The session is likely to be a directionless one, and at the mercy of short-term moves in US index futures, as the street awaits the return of Wall Street this afternoon.
Currency markets trade sideways following US holiday.
With the US holiday crushing volumes and volatility, currency markets have contented themselves to range through the overnight session and into today quietly. The US dollar index was almost unchanged at 93.15, very near the top of its one-month range. The US Dollar still has the potential to continue its short squeeze, if Wall Street equity markets return to work with a post-holiday hangover. Asia and Europe though, will likely adopt a wait and see stance until their arrival.
One notable exception is the British Pound. The UK Prime Minister’s threat to leave with a Brexit deal on October 15th has unsettled markets which had almost priced out any Brexit risk. That situation is rapidly changing, notably in the options market where volatility has spiked over that time period.

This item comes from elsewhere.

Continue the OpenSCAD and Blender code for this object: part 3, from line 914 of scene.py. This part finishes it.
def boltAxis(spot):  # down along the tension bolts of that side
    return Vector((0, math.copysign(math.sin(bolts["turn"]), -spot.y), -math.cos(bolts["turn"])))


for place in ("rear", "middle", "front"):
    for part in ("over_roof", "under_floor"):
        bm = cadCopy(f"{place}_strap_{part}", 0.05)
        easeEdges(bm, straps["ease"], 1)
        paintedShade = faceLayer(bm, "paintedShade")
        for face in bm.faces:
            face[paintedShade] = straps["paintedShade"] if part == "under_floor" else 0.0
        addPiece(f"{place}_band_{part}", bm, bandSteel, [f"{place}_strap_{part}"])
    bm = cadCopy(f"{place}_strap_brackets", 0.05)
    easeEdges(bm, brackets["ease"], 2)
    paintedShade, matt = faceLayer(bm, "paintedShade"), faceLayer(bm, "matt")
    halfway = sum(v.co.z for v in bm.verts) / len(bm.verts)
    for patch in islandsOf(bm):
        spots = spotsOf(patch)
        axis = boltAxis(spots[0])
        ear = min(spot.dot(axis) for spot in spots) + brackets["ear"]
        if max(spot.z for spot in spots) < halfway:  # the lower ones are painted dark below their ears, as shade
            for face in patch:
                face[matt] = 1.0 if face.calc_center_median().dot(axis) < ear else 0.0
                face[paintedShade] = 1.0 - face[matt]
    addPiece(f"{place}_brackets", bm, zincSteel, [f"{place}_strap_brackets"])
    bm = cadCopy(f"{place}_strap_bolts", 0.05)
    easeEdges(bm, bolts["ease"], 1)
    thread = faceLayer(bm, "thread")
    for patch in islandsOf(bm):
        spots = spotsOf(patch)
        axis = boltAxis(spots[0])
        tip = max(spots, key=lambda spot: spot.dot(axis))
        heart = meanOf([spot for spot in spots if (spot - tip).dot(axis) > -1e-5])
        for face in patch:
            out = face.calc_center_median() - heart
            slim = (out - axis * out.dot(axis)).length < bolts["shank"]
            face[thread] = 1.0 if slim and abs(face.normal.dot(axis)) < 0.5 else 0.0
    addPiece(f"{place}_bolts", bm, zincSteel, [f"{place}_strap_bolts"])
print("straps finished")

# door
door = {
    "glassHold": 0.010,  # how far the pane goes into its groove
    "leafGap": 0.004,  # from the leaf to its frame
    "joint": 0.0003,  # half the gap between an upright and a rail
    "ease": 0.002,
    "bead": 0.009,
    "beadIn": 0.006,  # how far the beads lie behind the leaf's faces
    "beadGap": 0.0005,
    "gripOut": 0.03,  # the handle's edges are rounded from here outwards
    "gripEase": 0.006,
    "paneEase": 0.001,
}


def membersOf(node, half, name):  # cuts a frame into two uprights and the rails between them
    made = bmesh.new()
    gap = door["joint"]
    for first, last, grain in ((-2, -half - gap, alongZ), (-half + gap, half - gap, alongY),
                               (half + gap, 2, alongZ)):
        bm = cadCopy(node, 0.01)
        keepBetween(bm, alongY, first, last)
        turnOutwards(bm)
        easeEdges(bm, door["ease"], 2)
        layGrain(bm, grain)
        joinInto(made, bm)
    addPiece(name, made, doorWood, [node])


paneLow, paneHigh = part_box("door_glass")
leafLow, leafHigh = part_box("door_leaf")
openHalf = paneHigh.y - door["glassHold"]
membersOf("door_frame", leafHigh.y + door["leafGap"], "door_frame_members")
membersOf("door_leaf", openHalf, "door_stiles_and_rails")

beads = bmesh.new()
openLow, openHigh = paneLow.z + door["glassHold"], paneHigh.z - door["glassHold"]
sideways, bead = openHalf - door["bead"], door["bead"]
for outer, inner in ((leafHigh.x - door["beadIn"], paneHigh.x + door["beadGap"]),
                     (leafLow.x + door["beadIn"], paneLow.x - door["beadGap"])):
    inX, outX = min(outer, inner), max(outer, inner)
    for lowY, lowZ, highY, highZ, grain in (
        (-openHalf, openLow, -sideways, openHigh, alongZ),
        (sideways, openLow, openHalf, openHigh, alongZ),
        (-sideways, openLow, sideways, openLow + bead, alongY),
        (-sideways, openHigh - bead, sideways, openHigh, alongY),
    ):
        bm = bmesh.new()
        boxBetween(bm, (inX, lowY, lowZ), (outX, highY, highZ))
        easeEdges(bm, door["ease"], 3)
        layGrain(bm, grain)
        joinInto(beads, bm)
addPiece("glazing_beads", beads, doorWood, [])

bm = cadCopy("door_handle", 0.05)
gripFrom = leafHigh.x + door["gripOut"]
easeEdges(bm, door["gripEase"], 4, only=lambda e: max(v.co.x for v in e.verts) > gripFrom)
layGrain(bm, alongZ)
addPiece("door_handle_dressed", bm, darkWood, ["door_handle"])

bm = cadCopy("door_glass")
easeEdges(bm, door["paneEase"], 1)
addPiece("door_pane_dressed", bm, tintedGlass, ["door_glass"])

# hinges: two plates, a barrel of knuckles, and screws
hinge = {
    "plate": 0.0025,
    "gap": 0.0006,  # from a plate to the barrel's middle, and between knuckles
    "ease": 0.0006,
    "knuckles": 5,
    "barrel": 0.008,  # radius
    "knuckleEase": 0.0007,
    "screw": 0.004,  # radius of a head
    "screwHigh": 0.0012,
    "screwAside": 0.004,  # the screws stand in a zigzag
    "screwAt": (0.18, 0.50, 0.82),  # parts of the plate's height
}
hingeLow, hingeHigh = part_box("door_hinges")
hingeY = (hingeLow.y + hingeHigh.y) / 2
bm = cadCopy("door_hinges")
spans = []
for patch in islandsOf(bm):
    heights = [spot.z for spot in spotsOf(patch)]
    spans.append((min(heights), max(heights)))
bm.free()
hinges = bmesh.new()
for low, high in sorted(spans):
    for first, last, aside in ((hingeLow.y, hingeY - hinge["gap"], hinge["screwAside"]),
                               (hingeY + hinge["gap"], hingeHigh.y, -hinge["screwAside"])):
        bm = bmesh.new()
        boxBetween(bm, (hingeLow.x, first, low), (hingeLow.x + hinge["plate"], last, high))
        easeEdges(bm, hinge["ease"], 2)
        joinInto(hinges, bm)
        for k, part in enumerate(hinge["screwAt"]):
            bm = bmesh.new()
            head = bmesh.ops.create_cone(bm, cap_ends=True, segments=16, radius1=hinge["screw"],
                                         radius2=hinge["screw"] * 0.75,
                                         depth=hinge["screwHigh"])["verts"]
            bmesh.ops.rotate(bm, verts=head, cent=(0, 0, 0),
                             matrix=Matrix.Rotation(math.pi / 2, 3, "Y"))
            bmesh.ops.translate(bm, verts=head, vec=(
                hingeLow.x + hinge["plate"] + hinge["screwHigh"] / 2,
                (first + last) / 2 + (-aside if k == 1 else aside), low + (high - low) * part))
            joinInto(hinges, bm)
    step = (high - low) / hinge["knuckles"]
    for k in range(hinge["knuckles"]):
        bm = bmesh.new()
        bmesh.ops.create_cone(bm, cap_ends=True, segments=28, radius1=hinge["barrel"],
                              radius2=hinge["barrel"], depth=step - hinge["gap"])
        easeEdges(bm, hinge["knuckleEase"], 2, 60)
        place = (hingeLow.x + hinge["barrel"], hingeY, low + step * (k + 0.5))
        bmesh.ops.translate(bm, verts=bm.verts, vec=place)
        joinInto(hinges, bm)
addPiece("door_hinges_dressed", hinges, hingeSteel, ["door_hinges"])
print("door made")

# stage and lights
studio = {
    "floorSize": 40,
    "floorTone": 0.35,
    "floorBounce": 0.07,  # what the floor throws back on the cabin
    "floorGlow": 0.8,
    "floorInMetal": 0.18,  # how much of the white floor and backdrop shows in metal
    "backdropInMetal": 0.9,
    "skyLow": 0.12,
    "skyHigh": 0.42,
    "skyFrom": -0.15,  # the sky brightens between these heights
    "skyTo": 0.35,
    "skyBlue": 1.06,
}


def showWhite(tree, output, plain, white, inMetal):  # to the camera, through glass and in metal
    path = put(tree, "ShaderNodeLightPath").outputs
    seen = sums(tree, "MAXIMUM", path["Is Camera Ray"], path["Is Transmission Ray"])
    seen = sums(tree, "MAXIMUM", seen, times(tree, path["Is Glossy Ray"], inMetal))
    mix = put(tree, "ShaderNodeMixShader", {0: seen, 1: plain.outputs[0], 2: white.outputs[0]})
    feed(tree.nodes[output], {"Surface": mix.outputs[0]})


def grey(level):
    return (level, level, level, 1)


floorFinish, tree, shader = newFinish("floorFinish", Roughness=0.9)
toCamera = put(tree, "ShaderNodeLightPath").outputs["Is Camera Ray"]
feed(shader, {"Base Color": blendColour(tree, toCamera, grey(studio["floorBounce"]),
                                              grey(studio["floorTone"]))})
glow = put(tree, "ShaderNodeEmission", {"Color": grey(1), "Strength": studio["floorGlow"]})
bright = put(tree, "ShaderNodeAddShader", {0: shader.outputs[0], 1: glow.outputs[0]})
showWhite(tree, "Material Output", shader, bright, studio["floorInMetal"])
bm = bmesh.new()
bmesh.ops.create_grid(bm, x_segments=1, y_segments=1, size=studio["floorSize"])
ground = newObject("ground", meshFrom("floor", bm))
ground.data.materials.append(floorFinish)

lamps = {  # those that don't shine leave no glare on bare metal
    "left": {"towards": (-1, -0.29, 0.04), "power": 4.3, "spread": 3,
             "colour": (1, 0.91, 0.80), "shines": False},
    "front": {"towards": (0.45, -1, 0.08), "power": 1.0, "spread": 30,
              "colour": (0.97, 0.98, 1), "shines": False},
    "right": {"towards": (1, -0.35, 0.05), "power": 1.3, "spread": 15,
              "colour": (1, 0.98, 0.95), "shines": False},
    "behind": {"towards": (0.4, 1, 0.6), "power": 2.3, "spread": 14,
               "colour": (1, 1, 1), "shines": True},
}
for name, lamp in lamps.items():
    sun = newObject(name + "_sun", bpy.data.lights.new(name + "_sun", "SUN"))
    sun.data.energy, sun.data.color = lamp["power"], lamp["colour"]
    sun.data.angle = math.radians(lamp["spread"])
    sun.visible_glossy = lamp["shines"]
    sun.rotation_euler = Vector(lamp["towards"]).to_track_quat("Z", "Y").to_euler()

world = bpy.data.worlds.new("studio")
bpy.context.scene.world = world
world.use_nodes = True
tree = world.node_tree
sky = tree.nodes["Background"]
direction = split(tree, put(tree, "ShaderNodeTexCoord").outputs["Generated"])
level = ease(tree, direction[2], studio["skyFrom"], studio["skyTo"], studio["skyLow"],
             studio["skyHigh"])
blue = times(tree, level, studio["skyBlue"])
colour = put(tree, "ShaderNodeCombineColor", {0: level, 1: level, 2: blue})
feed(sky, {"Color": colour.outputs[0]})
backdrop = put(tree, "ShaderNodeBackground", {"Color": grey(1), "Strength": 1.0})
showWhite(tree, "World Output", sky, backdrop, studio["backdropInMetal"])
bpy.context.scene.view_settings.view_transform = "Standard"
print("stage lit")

The rapid repricing of risk saw GBP/USD fall by 120 points to 1.3150 overnight. In Asia, GBP/USD has eased slightly and is testing the overnight lows at 1.3140. A failure implies further losses to the 1.3150 regions. GBP/USD has significant long-term support between 1.2980 and 1.3000. A daily close below this level sets in play the potential for a much larger downward correction.

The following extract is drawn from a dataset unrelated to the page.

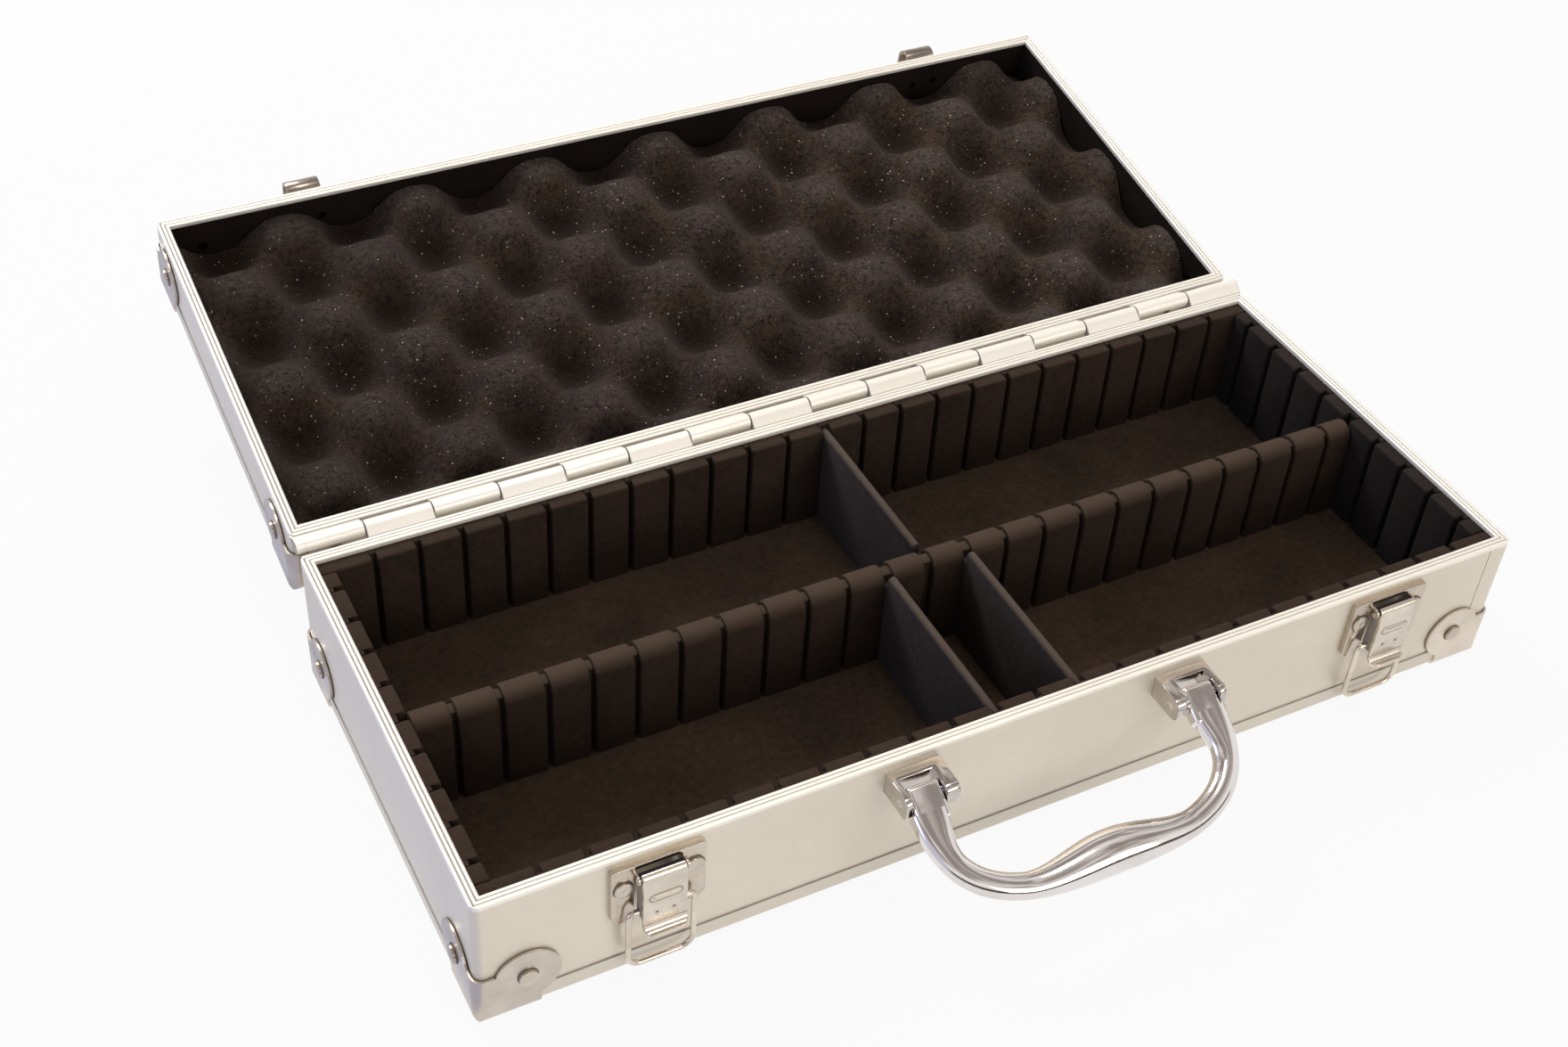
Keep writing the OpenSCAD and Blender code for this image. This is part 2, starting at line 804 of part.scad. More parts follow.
module handle_bracket(side) {
  color(chrome) at_bracket(side) mirror([side < 0 ? 1 : 0, 0, 0]) bracket();
}

module handle_pin(side) {
  color(chrome) at_bracket(side) translate([0, -handle_pin_out, handle_pin_z])
    mirror([side < 0 ? 1 : 0, 0, 0]) rotate([0, 90, 0])
      translate([0, 0, -ear_inner / 2 - inner_ear + 2 * touch])
        cylinder(d = handle_pin_d, h = ear_inner + inner_ear + outer_ear - 4 * touch);
}

// The handle's outer edge: a superellipse, by angle from the right-hand pivot
function arch(angle) =
  let(a = handle_half + arm_out, c = abs(cos(angle)) / a, s = abs(sin(angle)) / handle_reach)
  pow(pow(c, arch_power) + pow(s, arch_power), -1 / arch_power) * [cos(angle), sin(angle)];

// Unit normal of the outer edge, pointing inwards
function arch_inward(angle) =
  let(d = arch(angle + 0.5) - arch(angle - 0.5), n = [-d[1], d[0]])
  n / norm(n);

// A rise from 0 to 1 and back over the grip, by distance from the middle
function grip_share(x) = abs(x) < grip_half ? (1 + cos(180 * x / grip_half)) / 2 : 0;

// A share that falls from 1 at the arms' tops to 0 a little way down them
function root_share(y) =
  let(share = min(1, max(0, y - arm_start) / (root_run - arm_start)))
  (1 + cos(180 * share)) / 2;

function blend(base, grip, root, p) =
  base + (grip - base) * pow(grip_share(p[0]), 0.75) + (root - base) * root_share(p[1]);

// A point of a round section, squared up by a share
function boxed(turn, share) =
  [for (c = [cos(turn), sin(turn)]) sign(c) * pow(abs(c), 1 - corner_push * share)];

// One ring of the handle's skin: across the plane of the handle and through it
function handle_ring(angle, is_end) =
  let(
    edge = arch(angle),
    inward = arch_inward(angle),
    w = blend(arm_w, grip_w, root_w, edge),
    t = blend(arm_t, grip_t, root_t, edge),
    middle = edge + inward * w / 2,
    share = root_share(edge[1])
  )
  [for (k = [0 : sweep_sides - 1])
    let(q = boxed(360 * k / sweep_sides, share), p = middle - inward * w / 2 * q[0])
    [p[0], t / 2 * q[1], -(is_end ? arm_start : max(arm_start, p[1]))]];

module handle_sweep() {
  start = atan(arm_start / (handle_half + arm_out));
  turn = (180 - 2 * start) / sweep_steps;
  rings = [for (i = [0 : sweep_steps]) handle_ring(start + turn * i, i % sweep_steps == 0)];
  n = sweep_sides;
  points = [for (ring = rings, p = ring) p];
  sides = [for (i = [0 : sweep_steps - 1], k = [0 : n - 1], half = [0, 1])
    let(a = i * n + k, b = i * n + (k + 1) % n)
    half == 0 ? [a, b, b + n] : [a, b + n, a + n]];
  first = [for (k = [n - 1 : -1 : 0]) k];
  last = [for (k = [0 : n - 1]) sweep_steps * n + k];
  polyhedron(points, concat(sides, [first, last]));
}

// The square end of an arm, which turns on the pin between the bracket's ears
module handle_eye() {
  run = eye_top + arm_start + 2 * eye_round;
  translate([0, 0, eye_top - run / 2]) along_x(eye_w) rounded_rect(eye_t, run, eye_round);
}

module handle() {
  color(chrome) translate([fittings_x, -case_d / 2 - handle_pin_out, handle_pin_z])
    rotate([-handle_angle, 0, 0]) difference() {
      union() {
        handle_sweep();
        for (x = [-1, 1]) translate([x * handle_half, 0, 0]) handle_eye();
      }
      for (x = [-1, 1]) translate([x * handle_half, 0, 0]) rotate([0, 90, 0])
        cylinder(d = handle_pin_d + touch, h = 2 * eye_w, center = true);
    }
}

// Lid

module lid_edge() {
  color(bright_aluminium) on_open_lid() shell_edge();
}

module lid_top() {
  color(bare_aluminium) on_open_lid() shell_panel(lid_panel_t);
}

module lid_core() {
  color(board_black) on_open_lid() difference() {
    shell_core(lid_floor_z, lid_h);
    lid_wall_bores();
  }
}

module lid_skin() {
  color(bare_aluminium) on_open_lid() difference() {
    shell_skin(lid_h);
    lid_wall_bores();
  }
}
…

Oil drifts lower on thin volumes.
Oil continued to drift lower on holiday-thinned volumes, spooked in part, by Saudi Arabia lowering its crude prices to international customers. The drift lower though, should be taken with a grain of salt until the US arrives back at its desks this afternoon.
That said, the technical picture is starting to look ominous for oil. Brent crude fell 0.70% to $42.00 a barrel overnight, having tested two-month support at $41.40 a barrel overnight. A loss of this level this afternoon implies deeper losses with an initial target of $39.35, its 100-day moving average. (DMA)
WTI fell by 0.90% overnight to $39.10 a barrel, having tested support at $38.60 a barrel in thin trading. A move through the overnight lows sets WTI up for further losses, initially targeting its 100-DMA at 436.35 a barrel.
With immediate supply plentiful, worries over wavering OPEC+ compliance, a glut of speculative long positioning in the market, and the respective relative strength indexes not yet in oversold territory, the risks of a deeper downward correction remain the path of least resistance.
Gold’s consolidation continues, but downside risks increase.
Gold eased lower by 0.30% to $1928.00 overnight, with volumes thin due to the US market holiday. Nevertheless, the pattern of the past five trading sessions has been one of lower highs each day with almost unchanged closes.
Gold appears set to test its two-month support region between $1900.00 and $1920.00 an ounce. The jury is out though on whether additional downside risks remain. Investors are content not to chase the market and pick up gold on dips. Gold is also lacking strong downside momentum, even if the rallies are shallow in scope. Realistically, any further downside will require a spike in the US Dollar and a deeper sell-off of stocks on Wall Street. At this stage, that is a known unknown.